■ INSTRUCTIONS FOR THE TASK:
Copy every line of the following data that includes the string "scene".

>>>

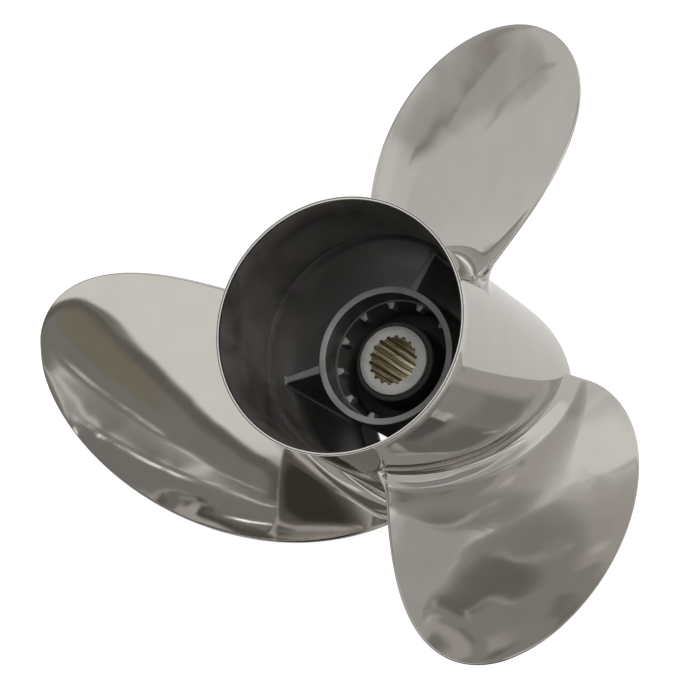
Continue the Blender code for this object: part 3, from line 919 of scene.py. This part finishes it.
def polished_steel(groups):
    """Stainless steel, wheel polished by hand."""
    material, tree, shader = new_material("polished_steel")
    polish = use_group(tree, groups["hand_polish"], Wave_Scale=26.0, Mark_Depth=0.01)
    cloud, height = polish.outputs["Cloud"], polish.outputs["Height"]
    shader.inputs["Metallic"].default_value = 1.0
    vary(tree, shader, cloud, STEEL_TONES, cloud, (0.035, 0.07), height, 0.25 * MM)
    # From the fourth surface of a mirrored path on, the steel glows with the room's mean colour,
    # a painted reflection, so that the narrow fillets at the blades' roots stay bright
    path = place_node(tree, "ShaderNodeLightPath")
    deep = math_node(tree, "GREATER_THAN", path.outputs["Ray Depth"], 2.5)
    glow = two_tones(tree, deep, (0, 0, 0), MEAN_OF_ROOM)
    tree.links.new(glow, shader.inputs["Emission Color"])
    shader.inputs["Emission Strength"].default_value = 1.0
    return material


def rim_steel(groups):
    """Bright worn edge of the rim and the faced front end."""
    material, tree, shader = new_material("rim_steel")
    turning = use_group(tree, groups["turning_rings"], Rings_per_Metre=4000.0)
    rings, height = turning.outputs["Rings"], turning.outputs["Height"]
    shader.inputs["Metallic"].default_value = 1.0
    vary(tree, shader, rings, RIM_TONES, rings, (0.2, 0.35), height, 0.01 * MM)
    return material


def dark_casting(groups):
    """Dark unpolished inside of the hub."""
    material, tree, shader = new_material("dark_casting")
    skin = use_group(tree, groups["cast_skin"], Grain_Scale=900.0)
    patches, height = skin.outputs["Patches"], skin.outputs["Height"]
    shader.inputs["Metallic"].default_value = 0.2
    vary(tree, shader, patches, CASTING_TONES, patches, (0.42, 0.55), height, 0.05 * MM)
    return material


def turned_face(groups, name, metallic, rings_per_metre, tones, roughness):
    """Patchy steel with the fine rings of a lathe tool in it."""
    material, tree, shader = new_material(name)
    turning = use_group(tree, groups["turning_rings"], Rings_per_Metre=rings_per_metre)
    rings, height = turning.outputs["Rings"], turning.outputs["Height"]
    patches = use_group(tree, groups["cast_skin"]).outputs["Patches"]
    shader.inputs["Metallic"].default_value = metallic
    vary(tree, shader, patches, tones, rings, roughness, height, 0.02 * MM)
    return material


def broached_brass():
    """Dull brass with the lines that the broach leaves along the teeth, and painted shade that
    darkens the roots of the teeth.
    """
    material, tree, shader = new_material("broached_brass")
    place = place_node(tree, "ShaderNodeTexCoord").outputs["Object"]
    lines = noise(tree, stretched(tree, place, (1300, 1300, 40)), 1.0, 3.0, 0.6)
    radius, _ = distance_from_shaft(tree, place)
    shader.inputs["Metallic"].default_value = 0.85
    bare = two_tones(tree, spread(tree, lines, 0, 1, 0.42, 0.60), *BRASS_TONES)
    # Painted shade: the colour darkens towards the roots of the teeth
    root_shade_mask = spread(tree, radius, 0, ROOT_SHADE_SHARE, ROOT_SHADE_START, ROOT_SHADE_END)
    root_shade_mix = place_node(tree, "ShaderNodeMix", data_type="RGBA")
    root_shade_mix.inputs["B"].default_value = (*ROOT_SHADE_COLOUR, 1)
    tree.links.new(bare, root_shade_mix.inputs["A"])
    tree.links.new(root_shade_mask, root_shade_mix.inputs["Factor"])
    tree.links.new(root_shade_mix.outputs["Result"], shader.inputs["Base Color"])
    tree.links.new(spread(tree, lines, 0.22, 0.40), shader.inputs["Roughness"])
    tree.links.new(bump(tree, lines, 0.03 * MM), shader.inputs["Normal"])
    return material


def black_rubber(groups):
    """Moulded rubber, dusty on its faces."""
    material, tree, shader = new_material("black_rubber")
    skin = use_group(tree, groups["cast_skin"], Grain_Scale=1500.0)
    patches, height = skin.outputs["Patches"], skin.outputs["Height"]
    vary(tree, shader, patches, RUBBER_TONES, patches, (0.5, 0.7), height, 0.04 * MM)
    return material


def make_camera():
    """Places the camera where the photograph was taken from."""
    data = bpy.data.cameras.new("camera")
    data.lens = LENS_MM
    data.sensor_width = SENSOR_MM
    data.clip_start = 0.01
    data.clip_end = 50
    camera = bpy.data.objects.new("camera", data)
    bpy.context.scene.collection.objects.link(camera)
    back = CAMERA_RIGHT.cross(CAMERA_UP)
    turn = Matrix((CAMERA_RIGHT, CAMERA_UP, back)).transposed()
    camera.matrix_world = Matrix.Translation(CAMERA_PLACE) @ turn.to_4x4()
    bpy.context.scene.camera = camera


def soft_card_group():
    """A rectangle with soft edges on the studio's walls, as a mask over two coordinates."""
    tree, start, end = group_tree(
        "soft_card",
        {
            "Across": 0.0,
            "Up": 0.0,
            "Middle Across": 0.0,
            "Middle Up": 0.0,
            "Half Width": 10.0,
            "Half Height": 10.0,
            "Edge": 1.0,
            "Turn": 0.0,
        },
        {"Mask": "NodeSocketFloat"},
    )
    dx = math_node(tree, "SUBTRACT", start.outputs["Across"], start.outputs["Middle Across"])
    dy = math_node(tree, "SUBTRACT", start.outputs["Up"], start.outputs["Middle Up"])
    cosine = math_node(tree, "COSINE", start.outputs["Turn"])
    sine = math_node(tree, "SINE", start.outputs["Turn"])
    dx_cosine, dx_sine = (math_node(tree, "MULTIPLY", dx, side) for side in (cosine, sine))
    dy_cosine, dy_sine = (math_node(tree, "MULTIPLY", dy, side) for side in (cosine, sine))
    u = math_node(tree, "ADD", dx_cosine, dy_sine)
    v = math_node(tree, "SUBTRACT", dy_cosine, dx_sine)
    masks = []
    for place, half in ((u, "Half Width"), (v, "Half Height")):
        from_middle = math_node(tree, "ABSOLUTE", place)
        inside = math_node(tree, "SUBTRACT", start.outputs[half], from_middle)
        share = math_node(tree, "DIVIDE", inside, start.outputs["Edge"])
        ramp = place_node(tree, "ShaderNodeMapRange", interpolation_type="SMOOTHSTEP")
        ramp.inputs["From Min"].default_value = -0.5
        ramp.inputs["From Max"].default_value = 0.5
        tree.links.new(share, ramp.inputs["Value"])
        masks.append(ramp.outputs[0])
    tree.links.new(math_node(tree, "MULTIPLY", *masks), end.inputs["Mask"])
    return tree


def hang_cards(tree, group, cards, across, up, colour):
    """Lays the cards over a colour in order and returns the colour that results."""
    for card in cards:
        mask = use_group(
            tree,
            group,
            Middle_Across=card.across,
            Middle_Up=card.up,
            Half_Width=card.half_width,
            Half_Height=card.half_height,
            Edge=card.edge,
            Turn=math.radians(card.turn),
        )
        tree.links.new(across, mask.inputs["Across"])
        tree.links.new(up, mask.inputs["Up"])
        mix = place_node(tree, "ShaderNodeMix", data_type="RGBA")
        tree.links.new(mask.outputs["Mask"], mix.inputs["Factor"])
        tree.links.new(colour, mix.inputs["A"])
        mix.inputs["B"].default_value = (*(card.brightness * tint for tint in card.tint), 1)
        colour = mix.outputs["Result"]
    return colour


def plain_colour(tree, colour):
    """Adds a colour and returns its output."""
    node = place_node(tree, "ShaderNodeRGB")
    node.outputs[0].default_value = (*colour, 1)
    return node.outputs[0]


def make_floor(cards):
    """Makes the pale floor, which glows a little so that it stays white in shadow.

    From below it is clear, so that the front end of the hub can be looked at.
    """
    mesh = bpy.data.meshes.new("floor")
    half = FLOOR_HALF_WIDTH
    corners = [(-half, -half, 0), (half, -half, 0), (half, half, 0), (-half, half, 0)]
    mesh.from_pydata(corners, [], [(0, 1, 2, 3)])
    floor = bpy.data.objects.new("floor", mesh)
    floor.location.z = -0.1 * MM
    bpy.context.scene.collection.objects.link(floor)
    material, tree, shader = new_material("floor")
    place = place_node(tree, "ShaderNodeSeparateXYZ")
    tree.links.new(place_node(tree, "ShaderNodeTexCoord").outputs["Object"], place.inputs[0])
    path = place_node(tree, "ShaderNodeLightPath")
    x, y, _ = place.outputs
    plain = plain_colour(tree, FLOOR_MIRRORED)
    # To glossy rays the floor shows only a glow of the plain colour under the cards' painted
    # shade and light
    mirrored = hang_cards(tree, cards, FLOOR_SHADE_AND_LIGHT_CARDS, x, y, plain)
    shader.inputs["Base Color"].default_value = (*FLOOR_COLOUR, 1)
    shader.inputs["Roughness"].default_value = 0.9
    shader.inputs["Specular IOR Level"].default_value = 0.0
    shader.inputs["Emission Color"].default_value = (1, 1, 1, 1)
    shader.inputs["Emission Strength"].default_value = FLOOR_GLOW
    glow = place_node(tree, "ShaderNodeEmission")
    tree.links.new(mirrored, glow.inputs["Color"])
    clear = place_node(tree, "ShaderNodeBsdfTransparent")
    below = place_node(tree, "ShaderNodeNewGeometry").outputs["Backfacing"]
    surface = shader.outputs[0]
    mirror = path.outputs["Is Glossy Ray"]
    for mask, other in ((mirror, glow.outputs[0]), (below, clear.outputs[0])):
        mix = place_node(tree, "ShaderNodeMixShader")
        tree.links.new(mask, mix.inputs[0])
        tree.links.new(surface, mix.inputs[1])
        tree.links.new(other, mix.inputs[2])
        surface = mix.outputs[0]
    tree.links.new(surface, tree.nodes["Material Output"].inputs["Surface"])
    mesh.materials.append(material)


def make_world(cards):
    """Makes the studio's walls, pale to the eye, with cards that the polish mirrors."""
    world = bpy.data.worlds.new("studio")
    bpy.context.scene.world = world
    world.use_nodes = True
    tree = world.node_tree
    split = place_node(tree, "ShaderNodeSeparateXYZ")
    tree.links.new(place_node(tree, "ShaderNodeTexCoord").outputs["Generated"], split.inputs[0])
    x, y, z = split.outputs
    azimuth = math_node(tree, "DEGREES", math_node(tree, "ARCTAN2", y, x))
    elevation = math_node(tree, "DEGREES", math_node(tree, "ARCSINE", z))
    walls = plain_colour(tree, WALL_COLOUR)
    seen = hang_cards(tree, cards, STUDIO_CARDS, azimuth, elevation, walls)
    path = place_node(tree, "ShaderNodeLightPath")
    for ray, colour in (("Is Camera Ray", BACKDROP_COLOUR), ("Is Diffuse Ray", AMBIENT_COLOUR)):
        mix = place_node(tree, "ShaderNodeMix", data_type="RGBA")
        tree.links.new(path.outputs[ray], mix.inputs["Factor"])
        tree.links.new(seen, mix.inputs["A"])
        mix.inputs["B"].default_value = (*colour, 1)
        seen = mix.outputs["Result"]
    background = tree.nodes["Background"]
    tree.links.new(seen, background.inputs["Color"])
    background.inputs["Strength"].default_value = 1.0


def make_lights():
    """Places the soft lamps."""
    for name, place, size, power in LAMPS:
        data = bpy.data.lights.new(name, "AREA")
        data.size = size
        data.energy = power
        lamp = bpy.data.objects.new(name, data)
        lamp.location = place
        aim = LAMP_TARGET - Vector(place)
        lamp.rotation_euler = aim.to_track_quat("-Z", "Y").to_euler()
        lamp.visible_glossy = False
        bpy.context.scene.collection.objects.link(lamp)


def make_propeller():
    """Makes the visible pieces and puts them in place of the plain solids."""
    groups = build_groups()
    polished = polished_steel(groups)
    rim = rim_steel(groups)
    casting = dark_casting(groups)
    # Lighter turned finish: real on the tube's rear face, painted light on faces of ribs, keys
    # and the front lip that look to the rear
    turned = turned_face(groups, "turned_steel", 0.3, 3000.0, TURNED_AND_LIT_TONES, (0.38, 0.52))
    faced = turned_face(groups, "sleeve_face", 0.4, 5000.0, SLEEVE_TONES, (0.4, 0.55))
    brass = broached_brass()
    rubber = black_rubber(groups)

    hub = add_piece("hub_shell", hub_shell(), polished, rim, casting, turned)
    stand_for(hub, "polished_steel", "hub_barrel", "flare_ring")

    grid = blade_grid()
    for i in range(BLADES):
        angle = math.radians(BLADE_ANGLE_DEG) + i * FULL_TURN / BLADES
        mesh = leaf_skin(f"blade_skin_{i + 1}", turned_about(grid, angle))
        blade = add_piece(f"blade_skin_{i + 1}", mesh, polished, sharp_deg=60)
        stand_for(blade, "polished_steel", f"blade_{i + 1}")

    ribs = rib_grid()
    for i in range(RIBS):
        angle = math.radians(RIB_ANGLE_DEG) + i * FULL_TURN / RIBS
        mesh = grid_skin(f"rib_skin_{i + 1}", turned_about(ribs, angle), False, True)
        close_ends(mesh)
        rib = add_piece(f"rib_skin_{i + 1}", mesh, casting, turned, sharp_deg=60)
        # Faces of a rib that look to the rear get the lighter turned finish, painted light
        for face in mesh.polygons:
            face.material_index = 1 if face.normal.z > REAR_FACING else 0
        stand_for(rib, "cast_steel", f"rib_{i + 1}")

    tube = add_piece("tube_skin", lathe("tube_skin", tube_profile(), TUBE_SIDES), turned, casting)
    for face in tube.data.polygons:
        face.material_index = 0 if face.center.z > TUBE_REAR_Z - TURNED_FACE_DEPTH else 1
    stand_for(tube, "turned_steel", "inner_hub_tube")

    keys = []
    for i in range(KEY_COUNT):
        angle = math.radians(KEY_ANGLE_DEG) + i * FULL_TURN / KEY_COUNT
        key = grid_skin("key", turned_about(key_grid(), angle), False, True)
        close_ends(key)
        keys.append(key)
    key_piece = add_piece("keys", joined("keys", keys), casting, turned, sharp_deg=50)
    # Key faces that look to the rear get the lighter turned finish, painted light
    for face in key_piece.data.polygons:
        face.material_index = 1 if face.normal.z > KEY_REAR_FACING else 0
    stand_for(key_piece, "cast_steel", *[f"key_{i + 1:02d}" for i in range(KEY_COUNT)])

    bush = add_piece("bush_skin", lathe("bush_skin", bush_profile(), BUSH_SIDES), rubber)
    stand_for(bush, "black_rubber", "rubber_bush")

    sleeve = add_piece("sleeve_skin", sleeve_mesh(), faced, brass, sharp_deg=30)
    stand_for(sleeve, "brass", "splined_sleeve")


make_camera()
card_group = soft_card_group()
make_floor(card_group)
make_world(card_group)
make_lights()
make_propeller()
bpy.context.scene.view_settings.view_transform = "Standard"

<<<

■ RESPONSE TO THIS TASK:
Continue the Blender code for this object: part 3, from line 919 of scene.py. This part finishes it.
    bpy.context.scene.collection.objects.link(camera)
    bpy.context.scene.camera = camera
    bpy.context.scene.collection.objects.link(floor)
    bpy.context.scene.world = world
        bpy.context.scene.collection.objects.link(lamp)
bpy.context.scene.view_settings.view_transform = "Standard"